Trois grands théâtres jusqu’en 1832 avaient seuls le privilège de jouer ce que les Anglais appellent le drame légitime, legitimate drama ; c’étaient Drury-Lane, Covent-Garden et Haymarket.

L’édifice sombre, massif, sans style, au moins à l’extérieur, qui porte aujourd’hui le nom de Drury-Lane-Theatre, a été construit en 1812 ; mais il succède à d’autres monumens du même genre qui ont été tour à tour bâtis, abattus et rebâtis à peu près sur le même emplacement. Dès le temps de William Shakspeare, il existait dans Drury-Lane[1] un ancien cockpit (arène pour les combats de coqs), qui avait été converti en une salle de spectacle sous le nom de Phœnix. Durant les guerres religieuses, le Phœnix subit la destinée des autres théâtres.

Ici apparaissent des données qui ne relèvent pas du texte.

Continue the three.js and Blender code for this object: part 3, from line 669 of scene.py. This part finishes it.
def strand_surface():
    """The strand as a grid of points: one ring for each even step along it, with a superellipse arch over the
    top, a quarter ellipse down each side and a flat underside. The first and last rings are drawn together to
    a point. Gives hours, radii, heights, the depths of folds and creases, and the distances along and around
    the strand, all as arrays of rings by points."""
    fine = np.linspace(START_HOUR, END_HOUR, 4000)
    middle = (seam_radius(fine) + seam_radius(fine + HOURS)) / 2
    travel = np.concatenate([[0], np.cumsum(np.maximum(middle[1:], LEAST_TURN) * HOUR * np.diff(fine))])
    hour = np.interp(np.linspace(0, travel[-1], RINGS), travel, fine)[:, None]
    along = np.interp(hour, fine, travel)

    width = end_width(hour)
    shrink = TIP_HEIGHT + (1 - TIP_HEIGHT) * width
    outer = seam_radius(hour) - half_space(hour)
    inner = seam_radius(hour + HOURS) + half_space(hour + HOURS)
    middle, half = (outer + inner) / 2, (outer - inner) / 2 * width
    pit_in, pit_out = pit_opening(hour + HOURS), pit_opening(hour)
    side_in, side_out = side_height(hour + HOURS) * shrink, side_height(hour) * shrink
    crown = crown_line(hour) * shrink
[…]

Détruit par une bande de puritains en 1617, reconstruit, fermé en 1648 par la même secte de fanatiques, alors maîtresse de l’Angleterre, il laissa passer l’orage[2]. La restauration fut pour les théâtres une époque de renaissance. Un certain Thomas Killigrew obtint alors de Charles II le privilège d’amuser le public avec des drames, des danses et de la musique. Sa troupe, après avoir erré quelque temps, se fixa sur le terrain de l’ancien cockpit, qui se trouva ainsi élevé à la dignité de théâtre royal, King’s theatre. Mécontent de cette vieille salle, Killigrew en fit bientôt bâtir une nouvelle, et l’ouvrit en 1663. Cette dernière peut être considérée comme la souche du théâtre actuel de Drury-Lane. À dater de ce moment, on peut en effet suivre une filiation non interrompue

  1. Cette ruelle devait son nom à l’ancienne famille des Druries, qui y demeuraient dans une maison bâtie par sir William Drury, chevalier de la Jarretière, qui s’était distingué comme général dans les guerres d’Irlande et qui fut tué en duel. S’il faut en croire Pope, la ruelle de Drury était habitée de son temps par les écrivains pauvres.
  2. Dans l’intervalle, le Phœnix avait représenté les ouvrages des bons auteurs dramatiques du second ordre, Maasinger, Ford ; Webster, Marlowe, Heywood, Rowley, etc.